Weiter gehts zu zwei Seen, die den Blöcken 1 bis 4 des Kraftwerks als Kühlwasser-Reservoir dienten. Diese befinden sich innerhalb der 10km-Zone, wir müssen also durch einen weiteren Checkpoint, wo Fotografieren strengstens verboten ist. Bei den Seen befindet sich eine Fischfarm. Nach dem Unglück wurde diese zu Studienzwecken weiter genutzt, man wollte nämlich erforschen, inwieweit sich der Verzehr der strahlenbelasteten Fische auf den Organismus auswirkt. Dazu wurde zusätzlich noch eine weitere Farm angelegt, auf der Versuchstiere lebten, denen die verstrahlten Fische verfüttert wurden.
Nach einer Begegnung mit vier lustigen Hundewelpen (Dominik drückt mir ein feuchtes Tuch in die Hand und bittet mich, meine Hände sorgfältig zu säubern, nachdem ich die Hunde gestreichelt habe) besichtigen wir einen nicht fertiggestellten Kühlturm, er war für die ursprünglich geplanten Blöcke 5 und 6 vorgesehen, danach fahren wir zum ersten Mal an dem Kraftwerkskomplex und dem fast fertiggestellten neuen Sarkophag vorbei. Morgen werden wir das alles noch aus geringerer Entfernung sehen.
Schließlich fahren wir in die Stadt Prypiat, hier lebte der größte Teil der Arbeiter des Kraftwerkes mit ihren Familien. Die Stadt hatte zum Zeitpunkt des Unfalls knapp 50.000 Einwohner, heute sind es genau 0. Direkt am Ortseingang befindet sich ein Gebiet, das als ‘Red Forest’ bekannt ist. Dort stand zum Zeitpunkt der Katastrophe ein Wald, der, direkt in der Windrichtung gelegen, die volle Dosis der radioaktiven Wolke abbekam. Innerhalb kürzester Zeit starben sämtliche Bäume ab und die Überreste nahmen eine rötliche Färbung an.

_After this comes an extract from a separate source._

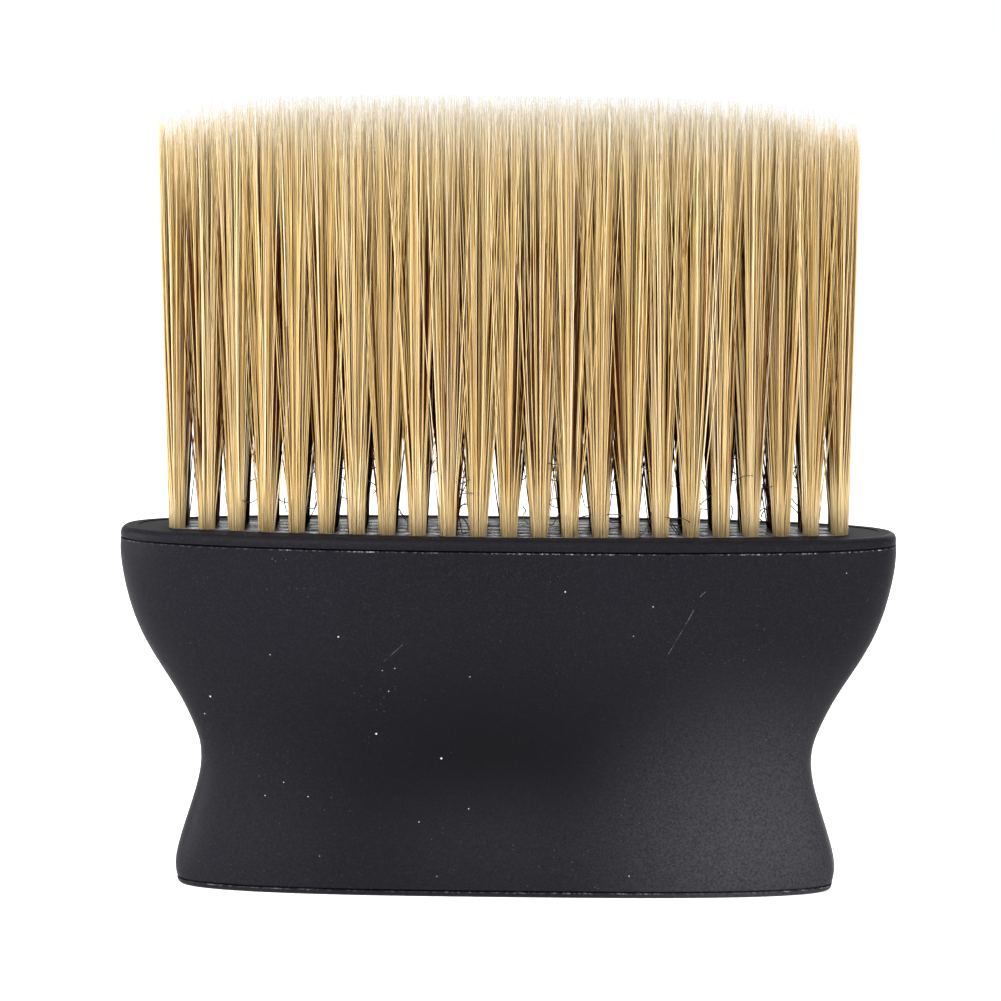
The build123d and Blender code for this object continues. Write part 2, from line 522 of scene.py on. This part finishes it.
def tube_mesh(name, paths, radii, spin, strand_u, root_z, tip_z):
    """Closed thin tubes, one per path. paths is (count, rings, 3), radii is (count, rings)."""
    count, rings, _ = paths.shape
    along = np.gradient(paths, axis=1)
    along /= np.linalg.norm(along, axis=2, keepdims=True)
    across = np.cross(along, (0.0, 1.0, 0.0))
    across /= np.linalg.norm(across, axis=2, keepdims=True)
    outward = np.cross(along, across)
    angles = spin[:, None] + np.arange(SIDES)[None, :] * (2 * math.pi / SIDES)
    ring = (
        across[:, :, None, :] * np.cos(angles)[:, None, :, None]
        + outward[:, :, None, :] * np.sin(angles)[:, None, :, None]
    )
    points = paths[:, :, None, :] + radii[:, :, None, None] * ring
    per_strand = rings * SIDES
    first = (np.arange(count) * per_strand)[:, None, None]
    level = (np.arange(rings - 1) * SIDES)[None, :, None]
    side = np.arange(SIDES)[None, None, :]
    following = (side + 1) % SIDES
    quads = np.stack([
        first + level + side,
        first + level + following,
        first + level + SIDES + following,
        first + level + SIDES + side,
    ], axis=-1).reshape(-1, 4)
    strand_start = (np.arange(count) * per_strand)[:, None]
    root_caps = strand_start + np.arange(SIDES)[::-1][None, :]
    tip_caps = strand_start + (rings - 1) * SIDES + np.arange(SIDES)[None, :]
    faces = np.concatenate([quads, root_caps, tip_caps])

    mesh = bpy.data.meshes.new(name)
    mesh.vertices.add(count * per_strand)
    mesh.vertices.foreach_set("co", points.reshape(-1).astype(np.float32))
    mesh.loops.add(faces.size)
    mesh.loops.foreach_set("vertex_index", faces.reshape(-1).astype(np.int32))
    mesh.polygons.add(len(faces))
    mesh.polygons.foreach_set("loop_start", (np.arange(len(faces)) * 4).astype(np.int32))
    mesh.polygons.foreach_set("use_smooth", np.ones(len(faces), bool))
    mesh.update(calc_edges=True)

    layer = mesh.uv_layers.new(name="OFBake")
    vertex = faces.reshape(-1)
    in_bin = (vertex % SIDES) / SIDES * 0.6 + 0.2
    u = strand_u[vertex // per_strand] + in_bin / STRAND_BINS
    v = np.clip((points.reshape(-1, 3)[vertex, 2] - root_z) / (tip_z - root_z), 0.0, 1.0)
    layer.data.foreach_set("uv", np.stack([u, v], axis=-1).reshape(-1).astype(np.float32))
    return mesh


FILAMENTS_PER_TUFT = 190
FILAMENT_RADIUS = 0.098 * MM
LOCKS_PER_TUFT = 30
LOOSE_SHARE = 0.32
WILD_SHARE = 0.3
WILD_SPREAD = 2.2
GATHER = 0.7
SHADED_THICKNESS = 1.25

# Slopes are sideways travel per unit of height.
FAN = 0.050
LEAN = -0.0104
LOCK_SLOPE_SPREAD = 0.012
IN_LOCK_SLOPE_SPREAD = 0.0045
OWN_SLOPE_SPREAD = 0.020
EDGE_SLOPE = 0.008
EDGE_PRESS = 0.86

BEND_SPREAD = 0.7 * MM
SWAY_SPREAD = 0.12 * MM
TIP_DROP_MEAN = 3.9
TIP_DROP_SPREAD = 2.0
TIP_DROP_MOST = 10.0


def disc_points(count):
    """Even random points in a disc of radius 1."""
    ring = np.sqrt(rng.random(count))
    turn = rng.random(count) * 2 * math.pi
    return np.stack([ring * np.cos(turn), ring * np.sin(turn)], axis=-1)


def packed_points(count):
    """Close-packed points in a disc of radius 1, on a spiral with a little jitter."""
    step = np.arange(count) + 0.5
    ring = np.sqrt(step / count)
    turn = step * math.pi * (3 - math.sqrt(5)) + rng.random() * 2 * math.pi
    spiral = np.stack([ring * np.cos(turn), ring * np.sin(turn)], axis=-1)
    return spiral + rng.normal(0, 0.03, (count, 2))


def ease(values, low, high):
    part = np.clip((values - low) / (high - low), 0, 1)
    return part * part * (3 - 2 * part)


def tuft_paths(centre, tip_z):
    """Paths, radii and shading of one tuft's filaments.

    They are packed at the root, gather into locks and cross towards the tips.
    """
    count = FILAMENTS_PER_TUFT
    root = packed_points(count)
    lock_root = disc_points(LOCKS_PER_TUFT) * 0.95
    lock_slope = lock_root * FAN + rng.normal(0, LOCK_SLOPE_SPREAD, (LOCKS_PER_TUFT, 2))
    # Shaded locks, likelier at the tuft's sides, take painted shade in the bristle colour.
    shaded_lock = rng.random(LOCKS_PER_TUFT) < 0.06 + 0.42 * lock_root[:, 0] ** 2
    lock = np.argmin(np.linalg.norm(root[:, None, :] - lock_root[None, :, :], axis=2), axis=1)
    loose = rng.random((count, 1)) < LOOSE_SHARE
    own_slope = root * FAN + rng.normal(0, OWN_SLOPE_SPREAD, (count, 2))
    wild = (rng.random((count, 1)) < WILD_SHARE) & loose
    own_slope = np.where(wild, own_slope * WILD_SPREAD, own_slope)
    in_lock_slope = lock_slope[lock] + rng.normal(0, IN_LOCK_SLOPE_SPREAD, (count, 2))
    slope = np.where(loose, own_slope, in_lock_slope)

    bend = rng.normal(0, BEND_SPREAD, (count, 2)) - np.where(wild, own_slope * 40 * MM, 0.0)
    sway = rng.normal(0, SWAY_SPREAD, (count, 2))
    phase = rng.random((count, 1)) * 2 * math.pi
    start = face_z - ROOT_SINK
    tip_drop = np.clip(rng.normal(TIP_DROP_MEAN, TIP_DROP_SPREAD, count), 0.0, TIP_DROP_MOST) * MM
    top = tip_z - tip_drop
    t = np.linspace(0, 1, RINGS)
    z = start + (top - start)[:, None] * t[None, :]
    rise = np.maximum(z - face_z, 0.0)
    gather = GATHER * ease(t, 0.02, 0.30) * (1 - 0.5 * ease(t, 0.45, 1.0))
    gather = gather[None, :, None] * (1 - loose[:, None, :])
    foot = root[:, None, :] * (1 - gather) + lock_root[lock][:, None, :] * gather
    xy = (
        np.asarray(centre)[None, None, :]
        + foot * TUFT_RADIUS * 0.96
        + slope[:, None, :] * rise[:, :, None]
        + bend[:, None, :] * (t[None, :, None] ** 2)
        + sway[:, None, :] * np.sin(t[None, :, None] * 5.0 + phase[:, :, None]) * t[None, :, None]
    )
    edge = field_half_width + TUFT_RADIUS + rise * EDGE_SLOPE
    beyond = np.maximum(np.abs(xy[:, :, 0]) - edge, 0.0)
    xy[:, :, 0] -= np.sign(xy[:, :, 0]) * beyond * EDGE_PRESS
    xy[:, :, 0] += LEAN * rise
    paths = np.concatenate([xy, z[:, :, None]], axis=-1)

    thickness = FILAMENT_RADIUS * rng.uniform(0.72, 1.15, count)
    shaded = shaded_lock[lock] & ~loose[:, 0] & (rng.random(count) < 0.85)
    thickness = thickness * np.where(shaded, SHADED_THICKNESS, 1.0)
    root_swell = 0.30 * np.clip(1 - t / 0.22, 0, 1)
    tip_thinning = 0.45 * np.clip((t - 0.80) / 0.2, 0, 1)
    taper = 1.0 + root_swell - 0.25 * t - tip_thinning
    return paths, thickness[:, None] * taper[None, :], shaded


def pick_strands(paths, shaded, rows):
    """Bins for the filaments: the deep ones lie inside the field, the shaded ones between locks,
    and both take painted shade.
    """
    root = paths[:, 0, :]
    from_front = root[:, 1] - (rows[0][1] - TUFT_RADIUS)
    from_back = (rows[-1][1] + TUFT_RADIUS) - root[:, 1]
    from_side = field_half_width + TUFT_RADIUS - np.abs(root[:, 0])
    depth = np.minimum(np.minimum(from_front, from_back), from_side)
    inward = np.clip((depth - 0.8 * MM) / (2.3 * MM), 0, 1)
    count = len(paths)
    deep = rng.random(count) < 0.85 * inward ** 1.3
    shaded = shaded | (rng.random(count) < 0.10)
    shaded_bins = rng.integers(DEEP_SHADE_BINS, LOCK_SHADE_BINS, count)
    light_bins = rng.integers(LOCK_SHADE_BINS, STRAND_BINS, count)
    deep_bins = rng.integers(0, DEEP_SHADE_BINS, count)
    return np.where(deep, deep_bins, np.where(shaded, shaded_bins, light_bins)) / STRAND_BINS


def add_piece(name, mesh, material):
    mesh.materials.append(material)
    piece = bpy.data.objects.new(name, mesh)
    bpy.context.scene.collection.objects.link(piece)
    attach(piece, "root")


def build_tufts(material):
    for node in tuft_nodes:
        tip_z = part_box(node)[1].z
        rows = tuft_centres(node)
        parts = [tuft_paths(centre, tip_z) for centre in rows]
        paths, radii, shaded = (np.concatenate(each) for each in zip(*parts))
        spin = rng.random(len(paths)) * math.pi
        strand_u = pick_strands(paths, shaded, rows)
        name = node.replace("tuft_column", "bristles")
        mesh = tube_mesh(name, paths, radii, spin, strand_u, face_z - ROOT_SINK, cad_box[1].z)
        add_piece(name, mesh, material)
        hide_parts(node)


LOOSE_HAIRS = 84
HAIR_RINGS = 12
HAIR_RADIUS = 0.115 * MM


def build_loose_hairs(material):
    """Short dark shed hairs caught in the gaps between the front tufts."""
    t = np.linspace(0, 1, HAIR_RINGS)[:, None]
    paths = []
    for _ in range(LOOSE_HAIRS):
        x, y = tuft_centres(tuft_nodes[rng.integers(2, len(tuft_nodes) - 2)])[0]
        middle = np.array([
            x + column_pitch * (0.5 + rng.uniform(-0.12, 0.12)),
            y + rng.uniform(-0.3, 1.2) * row_pitch,
            face_z + (1 + 13 * rng.random() ** 1.4) * MM,
        ])
        length = rng.uniform(2.4, 5.5) * MM
        turn = rng.uniform(-0.5, 1.35) * rng.choice([-1, 1])
        half = np.array([math.cos(turn), rng.uniform(-0.2, 0.2), math.sin(turn)]) * length / 2
        line = middle - half + 2 * half * t
        line = line + rng.normal(0, 0.45 * MM, 3) * np.sin(math.pi * t)
        line = line + rng.normal(0, 0.22 * MM, 3) * np.sin(2 * math.pi * t)
        line[:, 2] = np.maximum(line[:, 2], face_z + 0.15 * MM)
        paths.append(line)
    radii = HAIR_RADIUS * (1 - 0.35 * t[:, 0]) * np.ones((LOOSE_HAIRS, 1))
    still = np.zeros(LOOSE_HAIRS)
    mesh = tube_mesh("loose_hairs", np.array(paths), radii, still, still, face_z, cad_box[1].z)
    add_piece("loose_hairs", mesh, material)


# ---- Room: pale floor, white surround, soft lights ----
FLOOR_GAP = 0.02 * MM
FLOOR_GLOW = 0.78
AMBIENT = 0.24
MIRRORED = 0.95
LIGHT_TARGET = Vector((0, 0, 0.075))

# Name, place, size in metres, power in watts.
LIGHTS = (
    ("key", (-0.35, -0.80, 0.75), 0.45, 12.5),
    ("fill", (0.75, -0.65, 0.35), 0.5, 6.5),
    ("side", (-0.95, -0.10, 0.25), 0.4, 10.5),
    ("top", (0.0, -0.10, 1.1), 0.7, 4.3),
    ("back", (0.2, 0.9, 0.7), 0.9, 5.0),
)


def make_floor():
    bpy.ops.mesh.primitive_plane_add(size=12.0, location=(0, 0, floor_z - FLOOR_GAP))
    floor = bpy.context.object
    floor.name = "floor"
    material, tree, shader = new_material("floor")
    patchy = noise(tree, object_place(tree), 3.0)
    tone = ramp(tree, patchy, [(0.3, (0.88, 0.88, 0.88)), (0.7, (0.90, 0.90, 0.90))])
    tree.links.new(tone, shader.inputs["Base Color"])
    shader.inputs["Roughness"].default_value = 0.9
    shader.inputs["Emission Color"].default_value = (1.0, 1.0, 1.0, 1.0)
    shader.inputs["Emission Strength"].default_value = FLOOR_GLOW
    floor.data.materials.append(material)


def make_world():
    """White where it is seen, bright where it is mirrored, dim as ambient light."""
    world = bpy.data.worlds.new("studio")
    world.use_nodes = True
    tree = world.node_tree
    background = tree.nodes["Background"]
    background.inputs["Color"].default_value = (1.0, 1.0, 1.0, 1.0)
    path = tree.nodes.new("ShaderNodeLightPath")
    mirrored = path.outputs["Is Glossy Ray"]
    unseen = math_node(tree, "MULTIPLY_ADD", mirrored, MIRRORED - AMBIENT, AMBIENT)
    strength = math_node(tree, "MAXIMUM", unseen, path.outputs["Is Camera Ray"])
    tree.links.new(strength, background.inputs["Strength"])
    bpy.context.scene.world = world


def add_light(name, place, size, power):
    data = bpy.data.lights.new(name, "AREA")
    data.shape = "SQUARE"
    data.size = size
    data.energy = power
    light = bpy.data.objects.new(name, data)
    bpy.context.scene.collection.objects.link(light)
    light.location = place
    light.rotation_euler = (LIGHT_TARGET - light.location).to_track_quat("-Z", "Y").to_euler()


make_camera()
make_floor()
make_world()
for light_settings in LIGHTS:
    add_light(*light_settings)
bpy.context.scene.view_settings.view_transform = "Standard"

finishes = {
    "handle_body": charcoal("handle_plastic", head_joint - HEAD_WEAR_DROP),
    "bristle_block": charcoal("head_plastic", plate=True),
    "base_cap": charcoal("base_plastic", foot_joint - FOOT_WEAR_DROP, wear_share=0.3),
    "anchor_staples": wire_steel(),
}
for node, material in finishes.items():
    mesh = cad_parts[node].data
    mesh.materials.clear()
    mesh.materials.append(material)

build_tufts(bristle_material("bristle"))
build_loose_hairs(dark_hair())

Heute stehen dort neu gewachsene Bäume und obwohl alles sehr gesund und harmlos aussieht, darf man das Gebiet nicht betreten und die Geigerzähler spielen verrückt, wenn man zu nahe rangeht.
Auch wenn in der Stadt natürlich alles von Wert im Laufe der Jahre aus den Überresten geplündert wurde, gibt es noch genügend Eindrucksvolles zu sehen, wir halten uns dort etwa 2,5 Stunden auf und sehen unter anderem: die Post, das Haus der Kulturen, das Sportstadion, den Freizeitpark mit dem berühmten Riesenrad, einen Kindergarten, eine Schule, ein Café, usw. usw.